Естественно, все это произвело на нас жуткое впечатление, особенно своей негигиеничностью. Вероятно, воздух церкви и был таким тяжелым из-за разлагающегося тельца. И все же, несмотря ни на что, эта церковь была близка мне по своему религиозному духу и явилась самым отрадным впечатлением из всего увиденного мною в России. После всей этой серой, бессмысленной нищеты, царившей повсюду, было приятно видеть хоть и бедность, но такую, где есть место душевной теплоте, отмеченной многоцветием человеческого бытия, где к человеческой жизни и смерти относятся с благоговением и, во всяком случае, освящают приход ребенка в этот мир так же, как и уход его из этого мира. Поэтому я решила, как и все остальные, встать на колени и поцеловать край большой иконы с изображением Христа, висевшей на стене рядом с гробом, в котором лежал младенец. Хотя я никак не могла избавиться от мысли о микробах и возможности заразиться.
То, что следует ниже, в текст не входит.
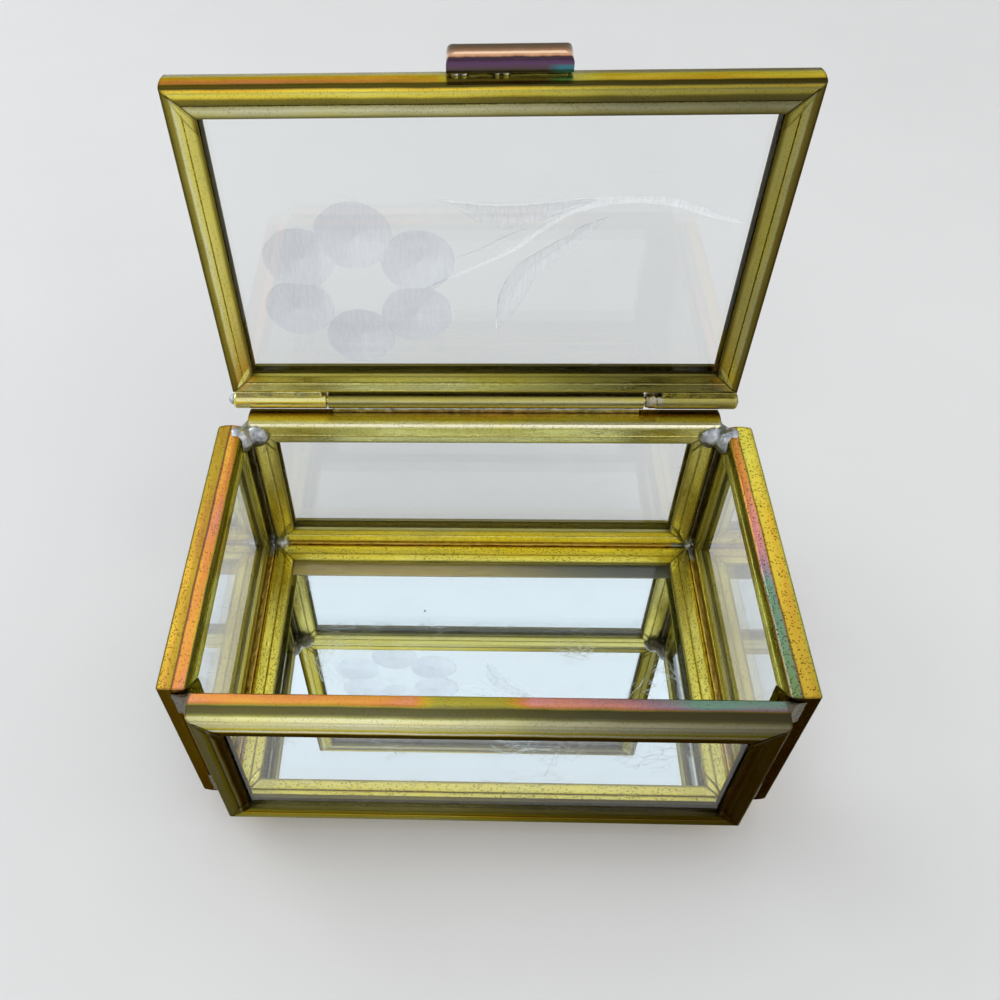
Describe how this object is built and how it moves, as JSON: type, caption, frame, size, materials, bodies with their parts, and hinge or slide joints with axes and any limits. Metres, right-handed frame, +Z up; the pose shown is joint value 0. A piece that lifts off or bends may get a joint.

Мы возвращались домой через деревню. Не знаю, считалась ли эта деревня также частью фольклорного музея, и старались ли ее специально сохранить в первозданном виде. Во всяком случае, дорога, вдоль которой шли длинные ряды деревенских домов, была проселочной, и на ней отчетливо были видны колеи от колес. Дорога вилась среди старых тополей и рябин. Квадратные деревянные домики были ветхими, серебристо-серыми. На одном из поворотов, там, где мы выезжали на шоссе, я заметила маленькое красивое окошко мансарды, обрамленное изящной резьбой. Порой такие окошки встречаются в русских деревнях и бывают выкрашены в яркие, радостные тона: небесно-голубой, ярко-зеленый, как молодая травка, а то и ярко-красный или белый. В атмосфере этой старинной деревни было ощущение праздника, кое-где я увидела какие-то декоративные хвойные деревья, возле отдельных домов кусты, мальвы, турецкую гвоздику, жимолость, заметили мы и пару увядших роз.
Вполне можно предположить, что изнутри эти старые русские избушки отнюдь не идеальные жилища. Повсюду они казались слишком тесными, густонаселенными и слишком близко расположенными одна к другой, чтобы жизнь в них можно было считать вполне здоровой. И все же я думаю, что этот старый тип домов стоило бы каким-то образом сохранить и усовершенствовать. Повсюду в мире уже давно поняли, что жилье на одну семью дает наилучшие условия для сохранения здоровья народа, как физического, так и психического, и особенно это важно для детей. Если государство проводит эксперименты, связанные с коллективизацией сельского хозяйства, то почему бы при этом не сохранить старые деревни, в которых могли бы жить сельскохозяйственные рабочие? И здесь я вновь вспомнила тот период, когда многие на Западе считали, что это экономично и даже прогрессивно – заставлять людей жить многочисленными семьями в наемных квартирах, в больших домах, в тесных кварталах. И вот теперь в России пытаются построить новое общество на фундаменте тех идей, которые европейские демократии уже отвергли как нецелесообразные в свете научного опыта последних 50 лет. (Когда я находилась в Америке, до меня дошли сведения, что после победы в Советской России также собираются расширить строительство домов, рассчитанных на одну семью, причем при каждом доме будет предусмотрен сад, хотя земля останется государственной.)